Copy these lines exactly and nothing else: from the line holding "twig, one piece. */" to the line holding "bpy.data.objects.remove(obj)", both lines included.

## Stored data
>> Begin

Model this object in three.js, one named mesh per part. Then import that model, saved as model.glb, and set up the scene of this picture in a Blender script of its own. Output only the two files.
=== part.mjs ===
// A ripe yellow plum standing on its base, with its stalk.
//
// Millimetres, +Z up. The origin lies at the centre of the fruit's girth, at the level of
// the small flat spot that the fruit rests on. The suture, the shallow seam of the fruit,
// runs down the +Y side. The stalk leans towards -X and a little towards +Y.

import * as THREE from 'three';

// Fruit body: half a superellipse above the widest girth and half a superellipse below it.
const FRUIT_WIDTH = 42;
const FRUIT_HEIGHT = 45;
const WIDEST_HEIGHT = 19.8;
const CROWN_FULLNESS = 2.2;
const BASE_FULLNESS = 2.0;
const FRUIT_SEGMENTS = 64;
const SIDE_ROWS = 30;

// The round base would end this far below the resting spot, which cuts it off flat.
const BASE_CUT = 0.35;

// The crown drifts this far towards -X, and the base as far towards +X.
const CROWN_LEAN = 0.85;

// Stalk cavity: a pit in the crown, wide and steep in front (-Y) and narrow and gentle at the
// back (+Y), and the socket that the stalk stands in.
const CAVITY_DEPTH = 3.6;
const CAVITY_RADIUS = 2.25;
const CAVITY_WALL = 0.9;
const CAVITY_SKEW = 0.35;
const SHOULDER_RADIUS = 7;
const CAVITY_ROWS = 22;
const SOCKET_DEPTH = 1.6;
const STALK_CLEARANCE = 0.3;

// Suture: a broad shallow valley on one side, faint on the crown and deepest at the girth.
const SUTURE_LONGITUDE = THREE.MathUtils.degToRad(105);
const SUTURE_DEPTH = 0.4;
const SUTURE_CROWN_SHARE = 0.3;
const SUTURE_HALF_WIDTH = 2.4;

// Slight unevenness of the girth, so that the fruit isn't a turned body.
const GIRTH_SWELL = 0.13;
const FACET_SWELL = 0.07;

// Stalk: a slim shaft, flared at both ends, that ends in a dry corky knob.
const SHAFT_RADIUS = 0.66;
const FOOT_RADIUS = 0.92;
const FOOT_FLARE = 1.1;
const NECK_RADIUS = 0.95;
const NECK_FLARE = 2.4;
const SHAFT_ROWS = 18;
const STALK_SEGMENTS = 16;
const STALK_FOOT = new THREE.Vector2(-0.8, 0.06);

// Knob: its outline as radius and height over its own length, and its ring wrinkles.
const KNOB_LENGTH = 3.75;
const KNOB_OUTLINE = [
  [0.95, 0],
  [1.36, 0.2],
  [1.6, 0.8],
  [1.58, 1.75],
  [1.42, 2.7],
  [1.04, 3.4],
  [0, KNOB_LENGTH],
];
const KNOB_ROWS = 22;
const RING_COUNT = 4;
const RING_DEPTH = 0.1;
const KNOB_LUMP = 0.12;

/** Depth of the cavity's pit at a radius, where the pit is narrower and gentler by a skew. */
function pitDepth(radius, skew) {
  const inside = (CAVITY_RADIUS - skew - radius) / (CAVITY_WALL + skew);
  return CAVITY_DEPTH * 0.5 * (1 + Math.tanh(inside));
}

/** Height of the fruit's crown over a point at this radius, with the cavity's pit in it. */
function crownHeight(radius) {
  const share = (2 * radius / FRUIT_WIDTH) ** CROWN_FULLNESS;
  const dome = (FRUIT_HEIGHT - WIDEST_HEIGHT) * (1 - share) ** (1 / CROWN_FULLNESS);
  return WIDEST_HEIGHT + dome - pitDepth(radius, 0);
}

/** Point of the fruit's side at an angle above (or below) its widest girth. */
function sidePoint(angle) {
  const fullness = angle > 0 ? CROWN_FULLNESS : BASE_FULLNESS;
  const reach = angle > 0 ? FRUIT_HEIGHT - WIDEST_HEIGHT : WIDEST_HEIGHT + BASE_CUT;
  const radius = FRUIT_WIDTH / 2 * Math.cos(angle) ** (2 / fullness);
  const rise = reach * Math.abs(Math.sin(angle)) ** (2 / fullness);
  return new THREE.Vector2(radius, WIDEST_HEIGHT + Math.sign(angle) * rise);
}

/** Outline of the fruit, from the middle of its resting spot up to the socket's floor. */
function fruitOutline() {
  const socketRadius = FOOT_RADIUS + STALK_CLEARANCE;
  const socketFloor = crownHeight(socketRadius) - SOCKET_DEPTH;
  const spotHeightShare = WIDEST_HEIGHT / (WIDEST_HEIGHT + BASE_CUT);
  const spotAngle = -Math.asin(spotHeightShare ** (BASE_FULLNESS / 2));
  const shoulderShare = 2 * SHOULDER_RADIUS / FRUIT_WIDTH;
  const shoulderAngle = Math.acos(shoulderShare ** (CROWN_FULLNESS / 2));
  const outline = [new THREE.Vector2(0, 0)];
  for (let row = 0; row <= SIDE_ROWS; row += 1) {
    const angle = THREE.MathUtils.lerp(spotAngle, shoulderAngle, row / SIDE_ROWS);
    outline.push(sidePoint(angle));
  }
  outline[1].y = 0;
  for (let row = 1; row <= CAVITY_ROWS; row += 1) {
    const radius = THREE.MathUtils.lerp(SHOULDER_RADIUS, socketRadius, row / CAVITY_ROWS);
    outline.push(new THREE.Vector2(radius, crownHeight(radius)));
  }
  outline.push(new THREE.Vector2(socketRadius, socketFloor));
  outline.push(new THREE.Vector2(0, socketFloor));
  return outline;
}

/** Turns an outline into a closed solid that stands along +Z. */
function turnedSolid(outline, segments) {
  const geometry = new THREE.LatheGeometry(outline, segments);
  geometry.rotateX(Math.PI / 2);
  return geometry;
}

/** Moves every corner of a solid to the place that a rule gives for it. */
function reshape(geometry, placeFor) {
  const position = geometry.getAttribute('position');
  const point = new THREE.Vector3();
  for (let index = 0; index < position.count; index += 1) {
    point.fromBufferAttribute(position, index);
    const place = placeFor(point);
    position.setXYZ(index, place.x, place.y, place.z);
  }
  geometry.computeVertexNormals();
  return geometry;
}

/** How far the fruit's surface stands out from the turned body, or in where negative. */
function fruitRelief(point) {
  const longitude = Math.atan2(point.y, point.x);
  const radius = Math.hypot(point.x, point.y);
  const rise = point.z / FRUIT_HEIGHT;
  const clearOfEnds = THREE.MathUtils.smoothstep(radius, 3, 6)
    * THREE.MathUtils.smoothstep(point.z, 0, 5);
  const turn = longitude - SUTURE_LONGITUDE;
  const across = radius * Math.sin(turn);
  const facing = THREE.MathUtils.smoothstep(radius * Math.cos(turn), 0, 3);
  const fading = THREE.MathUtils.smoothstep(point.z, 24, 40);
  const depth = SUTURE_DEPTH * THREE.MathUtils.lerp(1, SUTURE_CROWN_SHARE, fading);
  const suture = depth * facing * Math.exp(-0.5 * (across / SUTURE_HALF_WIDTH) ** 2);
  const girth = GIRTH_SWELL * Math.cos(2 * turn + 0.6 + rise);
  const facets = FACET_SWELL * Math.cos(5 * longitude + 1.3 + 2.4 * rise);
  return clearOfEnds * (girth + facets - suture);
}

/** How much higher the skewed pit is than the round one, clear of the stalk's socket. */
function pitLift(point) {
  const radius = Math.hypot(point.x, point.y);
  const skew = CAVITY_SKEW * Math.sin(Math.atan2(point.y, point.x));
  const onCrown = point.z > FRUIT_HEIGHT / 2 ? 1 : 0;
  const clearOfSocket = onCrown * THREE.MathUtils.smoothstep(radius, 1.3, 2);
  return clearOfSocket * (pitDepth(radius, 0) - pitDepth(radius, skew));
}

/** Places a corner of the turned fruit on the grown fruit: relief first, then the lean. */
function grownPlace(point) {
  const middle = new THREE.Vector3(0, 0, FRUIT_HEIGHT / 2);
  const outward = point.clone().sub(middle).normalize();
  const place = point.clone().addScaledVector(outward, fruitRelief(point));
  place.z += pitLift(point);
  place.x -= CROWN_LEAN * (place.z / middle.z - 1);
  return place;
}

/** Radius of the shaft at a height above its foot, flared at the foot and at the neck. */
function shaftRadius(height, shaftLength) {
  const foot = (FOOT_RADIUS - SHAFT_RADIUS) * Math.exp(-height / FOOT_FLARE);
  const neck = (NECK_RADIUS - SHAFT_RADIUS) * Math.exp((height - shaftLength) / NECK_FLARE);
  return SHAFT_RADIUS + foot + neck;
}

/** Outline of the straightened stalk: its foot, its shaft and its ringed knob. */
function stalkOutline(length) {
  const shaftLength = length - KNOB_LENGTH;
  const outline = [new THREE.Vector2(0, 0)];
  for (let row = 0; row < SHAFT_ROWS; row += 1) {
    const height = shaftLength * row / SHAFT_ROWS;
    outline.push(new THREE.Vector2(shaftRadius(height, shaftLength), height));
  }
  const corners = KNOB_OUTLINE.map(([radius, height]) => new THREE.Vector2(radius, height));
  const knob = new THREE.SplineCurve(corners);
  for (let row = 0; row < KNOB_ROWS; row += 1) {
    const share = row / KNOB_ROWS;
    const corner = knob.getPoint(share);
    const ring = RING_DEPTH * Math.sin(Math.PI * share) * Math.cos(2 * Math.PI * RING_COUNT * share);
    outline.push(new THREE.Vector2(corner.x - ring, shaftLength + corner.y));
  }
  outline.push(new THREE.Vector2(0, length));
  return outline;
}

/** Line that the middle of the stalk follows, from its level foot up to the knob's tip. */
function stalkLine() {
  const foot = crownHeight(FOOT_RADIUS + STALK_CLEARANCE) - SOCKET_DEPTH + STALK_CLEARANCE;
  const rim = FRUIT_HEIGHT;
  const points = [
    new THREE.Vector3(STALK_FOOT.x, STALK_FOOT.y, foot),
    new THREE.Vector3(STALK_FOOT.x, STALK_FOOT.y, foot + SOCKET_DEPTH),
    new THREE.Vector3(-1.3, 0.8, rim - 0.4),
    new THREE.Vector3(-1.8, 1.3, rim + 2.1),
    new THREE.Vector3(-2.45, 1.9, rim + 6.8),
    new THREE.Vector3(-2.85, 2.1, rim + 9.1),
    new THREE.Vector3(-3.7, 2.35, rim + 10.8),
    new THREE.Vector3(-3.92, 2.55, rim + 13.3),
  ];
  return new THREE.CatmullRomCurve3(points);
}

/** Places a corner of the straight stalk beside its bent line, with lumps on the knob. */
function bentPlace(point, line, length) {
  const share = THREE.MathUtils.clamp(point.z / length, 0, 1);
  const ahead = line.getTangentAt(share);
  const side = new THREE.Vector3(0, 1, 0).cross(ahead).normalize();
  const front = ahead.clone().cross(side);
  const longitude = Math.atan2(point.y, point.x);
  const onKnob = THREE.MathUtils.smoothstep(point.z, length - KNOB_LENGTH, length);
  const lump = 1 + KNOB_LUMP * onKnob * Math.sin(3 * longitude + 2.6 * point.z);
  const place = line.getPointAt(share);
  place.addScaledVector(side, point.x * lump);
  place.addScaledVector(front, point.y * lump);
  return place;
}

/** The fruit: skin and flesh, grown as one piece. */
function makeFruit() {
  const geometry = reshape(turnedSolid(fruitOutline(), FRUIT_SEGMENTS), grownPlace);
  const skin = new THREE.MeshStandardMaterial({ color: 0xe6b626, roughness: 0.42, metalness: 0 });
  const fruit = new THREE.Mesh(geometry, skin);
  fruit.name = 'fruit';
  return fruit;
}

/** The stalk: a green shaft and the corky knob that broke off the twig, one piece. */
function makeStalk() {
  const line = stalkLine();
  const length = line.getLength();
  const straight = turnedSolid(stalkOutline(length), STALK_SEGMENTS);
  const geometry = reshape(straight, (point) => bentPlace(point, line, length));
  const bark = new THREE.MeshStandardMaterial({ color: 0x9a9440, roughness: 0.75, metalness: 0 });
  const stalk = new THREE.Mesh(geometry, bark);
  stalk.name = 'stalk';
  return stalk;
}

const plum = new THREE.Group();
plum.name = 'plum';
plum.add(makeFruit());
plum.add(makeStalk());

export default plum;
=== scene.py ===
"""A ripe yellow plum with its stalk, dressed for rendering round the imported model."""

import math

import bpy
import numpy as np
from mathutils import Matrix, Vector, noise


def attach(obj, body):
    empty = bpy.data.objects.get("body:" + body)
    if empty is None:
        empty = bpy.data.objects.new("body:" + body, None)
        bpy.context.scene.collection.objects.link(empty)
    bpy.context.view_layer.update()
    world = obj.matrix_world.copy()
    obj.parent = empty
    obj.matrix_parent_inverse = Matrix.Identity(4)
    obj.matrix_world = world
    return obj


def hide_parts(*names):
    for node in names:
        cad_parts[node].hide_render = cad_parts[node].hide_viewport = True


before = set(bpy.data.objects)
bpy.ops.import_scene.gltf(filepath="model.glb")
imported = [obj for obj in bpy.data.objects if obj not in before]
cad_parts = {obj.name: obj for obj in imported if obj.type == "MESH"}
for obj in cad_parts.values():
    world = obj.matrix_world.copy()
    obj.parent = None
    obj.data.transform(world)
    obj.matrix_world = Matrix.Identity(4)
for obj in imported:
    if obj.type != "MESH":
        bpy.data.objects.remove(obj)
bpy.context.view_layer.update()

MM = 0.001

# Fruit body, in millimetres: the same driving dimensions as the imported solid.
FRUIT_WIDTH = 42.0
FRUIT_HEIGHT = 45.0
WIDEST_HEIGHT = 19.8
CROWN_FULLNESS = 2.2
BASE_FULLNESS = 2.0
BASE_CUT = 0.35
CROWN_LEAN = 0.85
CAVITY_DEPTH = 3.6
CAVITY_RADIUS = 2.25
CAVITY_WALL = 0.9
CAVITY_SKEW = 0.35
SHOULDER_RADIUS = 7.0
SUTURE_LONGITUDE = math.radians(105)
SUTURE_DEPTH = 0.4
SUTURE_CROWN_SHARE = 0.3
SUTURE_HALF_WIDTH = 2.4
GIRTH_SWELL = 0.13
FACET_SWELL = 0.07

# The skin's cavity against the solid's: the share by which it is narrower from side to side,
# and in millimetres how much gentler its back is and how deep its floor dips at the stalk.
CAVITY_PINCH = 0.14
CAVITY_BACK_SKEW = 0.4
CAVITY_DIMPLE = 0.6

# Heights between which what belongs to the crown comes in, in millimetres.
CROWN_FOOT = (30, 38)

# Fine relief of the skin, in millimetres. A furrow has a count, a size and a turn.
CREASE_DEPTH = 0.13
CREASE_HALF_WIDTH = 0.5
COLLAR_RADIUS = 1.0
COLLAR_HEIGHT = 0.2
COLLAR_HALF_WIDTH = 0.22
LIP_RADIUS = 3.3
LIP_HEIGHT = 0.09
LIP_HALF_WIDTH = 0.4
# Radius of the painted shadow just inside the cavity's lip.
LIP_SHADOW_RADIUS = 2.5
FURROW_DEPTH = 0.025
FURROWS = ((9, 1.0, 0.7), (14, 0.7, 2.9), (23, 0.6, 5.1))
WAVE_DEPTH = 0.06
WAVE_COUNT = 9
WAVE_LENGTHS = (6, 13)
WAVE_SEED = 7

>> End
>> Begin

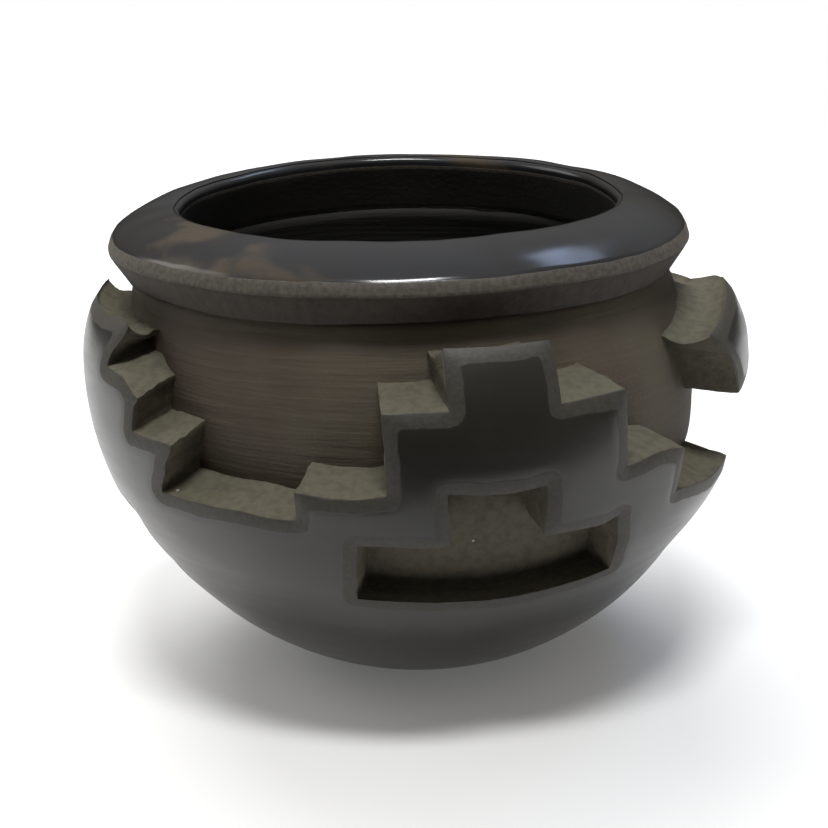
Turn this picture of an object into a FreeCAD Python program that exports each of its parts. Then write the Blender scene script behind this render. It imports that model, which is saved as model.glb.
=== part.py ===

>> End

## The reply
/** The stalk: a green shaft and the corky knob that broke off the twig, one piece. */
function makeStalk() {
  const line = stalkLine();
  const length = line.getLength();
  const straight = turnedSolid(stalkOutline(length), STALK_SEGMENTS);
  const geometry = reshape(straight, (point) => bentPlace(point, line, length));
  const bark = new THREE.MeshStandardMaterial({ color: 0x9a9440, roughness: 0.75, metalness: 0 });
  const stalk = new THREE.Mesh(geometry, bark);
  stalk.name = 'stalk';
  return stalk;
}

const plum = new THREE.Group();
plum.name = 'plum';
plum.add(makeFruit());
plum.add(makeStalk());

export default plum;
=== scene.py ===
"""A ripe yellow plum with its stalk, dressed for rendering round the imported model."""

import math

import bpy
import numpy as np
from mathutils import Matrix, Vector, noise


def attach(obj, body):
    empty = bpy.data.objects.get("body:" + body)
    if empty is None:
        empty = bpy.data.objects.new("body:" + body, None)
        bpy.context.scene.collection.objects.link(empty)
    bpy.context.view_layer.update()
    world = obj.matrix_world.copy()
    obj.parent = empty
    obj.matrix_parent_inverse = Matrix.Identity(4)
    obj.matrix_world = world
    return obj


def hide_parts(*names):
    for node in names:
        cad_parts[node].hide_render = cad_parts[node].hide_viewport = True


before = set(bpy.data.objects)
bpy.ops.import_scene.gltf(filepath="model.glb")
imported = [obj for obj in bpy.data.objects if obj not in before]
cad_parts = {obj.name: obj for obj in imported if obj.type == "MESH"}
for obj in cad_parts.values():
    world = obj.matrix_world.copy()
    obj.parent = None
    obj.data.transform(world)
    obj.matrix_world = Matrix.Identity(4)
for obj in imported:
    if obj.type != "MESH":
        bpy.data.objects.remove(obj)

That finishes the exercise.